I drove with a high school friend out to the small outdoor court where the team played under the cartoonishly oversized lights brought in for the team. We sat in the temporary bleachers, sipped our tepid beer from plastic cups, and watched the incessant rapping of the team’s hitters, the pace a considerable amount slower than that of the power players of the day. All the while, hundreds of moths tapped at the lights above, the court bordering a murky seasonal bog known locally as “the freshet,” and now inundated with its summertime residents. They were a quiet, vaguely adult version of our long ago cicadas.

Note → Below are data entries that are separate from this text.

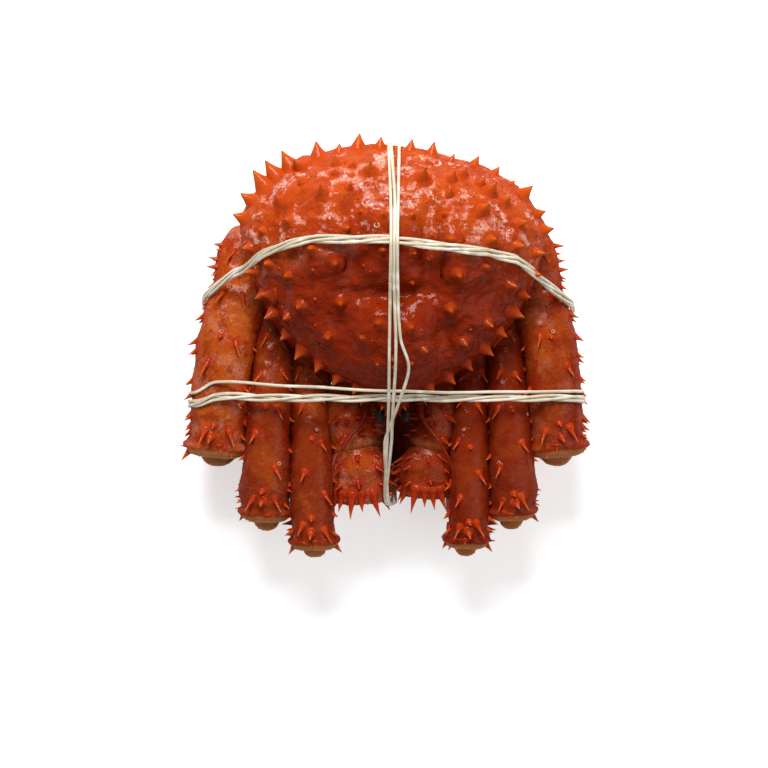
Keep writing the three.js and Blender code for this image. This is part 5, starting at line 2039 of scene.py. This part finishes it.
@dataclass
class Studio:
    """The white table, the soft lights and the camera straight above."""

    view_centre: Place = (-5.5, -63.2)
    view_width: float = 467.0
    focus_height: float = 100.0
    distance: float = 1200.0
    sensor: float = 36.0
    sky: float = 0.24
    # Half the side of the table, and what the lights face, in metres
    table: float = 3.0
    target: tuple[float, float, float] = (0, -0.02, 0.05)

    def build(self, plan: Plan) -> None:
        """Makes the studio.

        Args:
            plan: where the crab lies.
        """
        self.floor()
        self.light("key_light", (-0.15, 1.25, 1.35), 0.8, 43.0)
        self.light("fill_light", (1.2, -0.5, 1.5), 1.6, 8.0)
        scene = bpy.context.scene
        scene.world = bpy.data.worlds.new("studio")
        scene.world.use_nodes = True
        colour, strength = scene.world.node_tree.nodes["Background"].inputs[:2]
        colour.default_value = (1.0, 1.0, 1.0, 1.0)
        strength.default_value = self.sky
        scene.view_settings.view_transform = "Standard"
        self.camera(plan)

    def floor(self) -> None:
        """Makes the white table."""
        corners = np.array([[-1, -1, 0], [1, -1, 0], [1, 1, 0], [-1, 1, 0]]) * self.table
        floor = mesh_object("floor", corners, [(0, 1, 2, 3)])
        floor.data.materials.append(FloorFinish().material())

    def light(self, name: str, place: tuple[float, float, float], size: float, power: float) -> None:
        """Makes a square soft light that faces the crab.

        Args:
            name: its name.
            place: where it hangs, in metres.
            size: its side, in metres.
            power: its power, in watts.
        """
        data = bpy.data.lights.new(name, "AREA")
        data.size = size
        data.energy = power
        lamp = linked(name, data)
        lamp.location = place
        lamp.rotation_euler = (Vector(self.target) - Vector(place)).to_track_quat("-Z", "Y").to_euler()

    def camera(self, plan: Plan) -> None:
        """Makes the camera, straight above with the rear of the crab at the top of the picture.

        Args:
            plan: where the crab lies.
        """
        data = bpy.data.cameras.new("camera")
        data.sensor_width = self.sensor
        data.lens = self.sensor * self.distance / self.view_width
        camera = linked("camera", data)
        camera.location = plan.metres([*self.view_centre, self.focus_height + self.distance])
        bpy.context.scene.camera = camera


# The pale glaze on each shell is partly rime and partly a painted highlight, most of all on the carapace
FINISHES = {
    Slot.CARAPACE: ShellFinish(
        "carapace_finish", deep=(0.30, 0.024, 0.003), body=(0.46, 0.080, 0.010), pale=(0.60, 0.20, 0.07),
        spine=(0.48, 0.056, 0.005), tip=(0.60, 0.12, 0.014), front=(0.20, 0.014, 0.002), frost_and_highlight=0.92,
    ),
    Slot.LEG: ShellFinish(
        "leg_finish", deep=(0.22, 0.012, 0.002), body=(0.40, 0.070, 0.007), pale=(0.50, 0.15, 0.030),
        # The pale point at the spine tips is partly a painted glint
        spine=(0.44, 0.038, 0.004), tip=(0.62, 0.14, 0.035), point=(0.55, 0.34, 0.22), front=(0.15, 0.009, 0.002),
        mottle=0.8, patches=0.55, frost_and_highlight=0.22,
    ),
    Slot.CLAW: ShellFinish(
        "claw_finish", deep=(0.19, 0.011, 0.002), body=(0.34, 0.058, 0.007), pale=(0.42, 0.12, 0.030),
        # The pale point at the spine tips is partly a painted glint
        spine=(0.36, 0.022, 0.003), tip=(0.50, 0.07, 0.015), point=(0.45, 0.26, 0.16), front=(0.14, 0.009, 0.002),
        mottle=0.75, frost_and_highlight=0.18,
    ),
    Slot.BELLY: ShellFinish(
        "belly_finish", deep=(0.48, 0.17, 0.06), body=(0.62, 0.34, 0.18), pale=(0.74, 0.54, 0.38),
        spine=(0.50, 0.16, 0.06), tip=(0.7, 0.4, 0.25), front=(0.34, 0.10, 0.04), frost_and_highlight=0.15,
    ),
    Slot.EYE: CorneaFinish(),
    Slot.FIBRE: FibreFinish(),
}


def main() -> None:
    """Builds the crab piece by piece."""
    logging.basicConfig(level=logging.INFO, format="%(name)s %(message)s")
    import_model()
    plan = Plan.from_frame()
    materials = {slot: finish.material() for slot, finish in FINISHES.items()}
    forms = SpineForms()
    maker = Maker(plan, ShellTree(), forms, materials, np.random.default_rng(SEED))
    Carapace().build(maker)
    Underside().build(maker)
    for side in SIDES:
        for leg in LEG_PLANS:
            WalkingLeg(leg, side).build(maker)
        ClawLeg(side).build(maker)
        Head(side).build(maker)
    Binding(maker).build()
    for form in (forms.spine, forms.grain, forms.stub):
        bpy.data.objects.remove(form)
    Studio().build(plan)


if __name__ == "__main__":
    main()
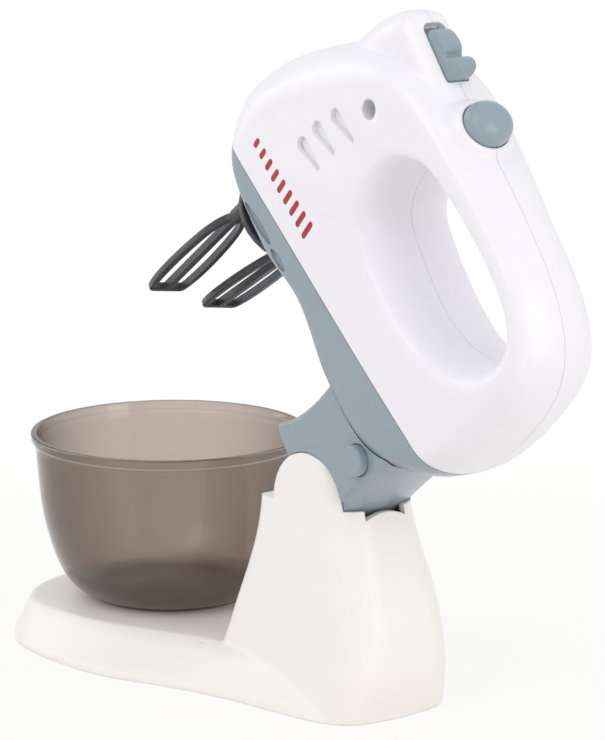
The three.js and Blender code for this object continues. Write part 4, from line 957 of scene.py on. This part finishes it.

As we watched, an appreciation for Austin’s ability to maneuver around the court––she was nursing a foot injury at the time––set in. She was undoubtedly still a skilled player, and seeing her set up and polish off shots without any true velocity was in its way an awakening to the many subtleties of the game, including courage. It was uniquely timed with my pending departure from town and ultimately, the Big Hit tennis of my youth.

In the intervening years between seeing that match and recently awakening to the innate allure of Nadal’s approach, I’ve played an increasingly infrequent game much more akin to Austin’s. Age has proven a whole-body replication of Tracey’s foot injury, something to be worked around and pushed through, your shots placed to account for its hobbling effects. Occasionally I still go for the Big Hit with the same youthful lack of acumen. But going for the kill and slamming it loudly off the back fence, fun though it may be––and it is––smacks of Wiffleball rather than tennis. Done with salt and pepper hair amongst the 40-something crowd, it also smacks of arrested development.

Watching Nadal has reminded me of the unrestrained thrill of hitting a tennis ball as hard as you can. I may mix more of it back into my game, but more likely I’ll look for it this year at Wimbledon. Should Nadal meet Federer, the master of the blistering forehand on grass, former Big Hitters everywhere will be glued to the set.